On Tuesday, the King County prosecuting attorney’s office filed 33 cases of criminal trespass in the first degree for the defendants involved in the May 2025 occupation at the University of Washington Interdisciplinary Engineering Building.

These weren’t minor campus rule-breakers. According to police records, demonstrators entered the building after hours through a propped-open door while vehicles arrived offloading plywood, barriers, and supplies. Inside, they piled furniture to barricade exits and glued at least one door shut—trapping a university employee in the building until protesters ultimately escorted him out. Officers later encountered demonstrators wearing Black Bloc—the traditional uniform associated with Antifa protests consisting of all-black clothing, face coverings, helmets, and gas masks—and carrying makeshift shields.

What prosecutors received after months of delay, however, wasn’t a felony-ready case. The explanation the prosecutor’s office provided is damning: “After further investigation, University of Washington police investigators determined there was insufficient evidence to file felony charges…” Why? “There is no eyewitness or surveillance video capturing the incident, and a forensic search of the recovered electronic devices… yielded no evidence to support charging the suspects with either offense.”

That outcome was baked in the moment UW chose to treat a coordinated building takeover like routine campus disorder.

“The UW police department is who you call if somebody’s passed out drunk in the quad. The UW police is who you call if somebody stole a bicycle. The UW police is not who you call when you have a terrorist occupation of a building.”

The timeline only makes it worse. The occupation happened on May 5, 2025. Prosecutors say the “comprehensive review of admissible evidence” did not occur until October 15, 2025—seven months later. And the cases weren’t properly uploaded for misdemeanor review until late January 2026—roughly nine months after the building was occupied and trashed.

Hang on a second. Now you’re talking nine months, nine months until this stuff was uploaded. Are you kidding me?”

Prosecutors argue they couldn’t file trespass earlier without jeopardizing the felony investigation. What investigation? Ther ewere obvious leads that were not pursued, like the license plate of the vehicle used to haul in the equipment for the occupiers being caught on video, but that still didn’t translate into meaningful accountability.

Meanwhile, the university’s own discipline has already come and gone. UW previously allowed 23 students connected to the incident to return to campus after serving three quarters of suspension. SUPER UW, the suspended group that claimed responsibility for the takeover, celebrated their return and has since reappeared in public campus spaces, including distributing pro-Hamas materials. At the same time, UW remains under federal Title VI scrutiny over antisemitic harassment concerns, raising uncomfortable questions about whether the university can—or will—draw lines when activism turns destructive.

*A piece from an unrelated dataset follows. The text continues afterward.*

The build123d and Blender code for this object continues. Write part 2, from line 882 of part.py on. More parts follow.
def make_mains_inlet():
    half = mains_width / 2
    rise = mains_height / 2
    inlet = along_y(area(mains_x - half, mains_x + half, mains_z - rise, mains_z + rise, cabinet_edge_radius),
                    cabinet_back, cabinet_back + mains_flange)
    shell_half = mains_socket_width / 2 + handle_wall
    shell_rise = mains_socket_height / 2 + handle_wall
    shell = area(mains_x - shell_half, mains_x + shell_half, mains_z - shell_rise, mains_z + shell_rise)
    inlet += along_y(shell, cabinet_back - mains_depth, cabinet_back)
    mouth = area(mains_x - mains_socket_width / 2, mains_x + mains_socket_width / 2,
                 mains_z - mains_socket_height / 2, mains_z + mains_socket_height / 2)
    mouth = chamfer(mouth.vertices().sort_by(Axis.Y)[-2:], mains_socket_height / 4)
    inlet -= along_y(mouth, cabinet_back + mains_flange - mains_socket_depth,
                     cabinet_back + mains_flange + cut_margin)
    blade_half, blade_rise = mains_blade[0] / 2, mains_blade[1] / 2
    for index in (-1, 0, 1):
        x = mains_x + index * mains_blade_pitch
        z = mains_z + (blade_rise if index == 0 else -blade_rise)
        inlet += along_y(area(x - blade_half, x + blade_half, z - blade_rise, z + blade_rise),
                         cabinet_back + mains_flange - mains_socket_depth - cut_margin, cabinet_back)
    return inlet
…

This case sets a precedent. If activists can barricade doors, trap people inside, ignite fires outside, and walk away facing only misdemeanors because investigators can’t—or won’t—build felony cases, it invites a repeat performance.

So tonight, when you see all these headlines that say ‘Look at all the people who got charged,’ just know this is an absolute miscarriage of justice.

Here’s the real test: if these defendants are convicted of criminal trespass, will UW impose any additional discipline at all? Or will the university shrug, point to the misdemeanor label, and let them carry on—safe in the knowledge that, at UW, occupying a building is treated less like a crime and more like a campus tradition.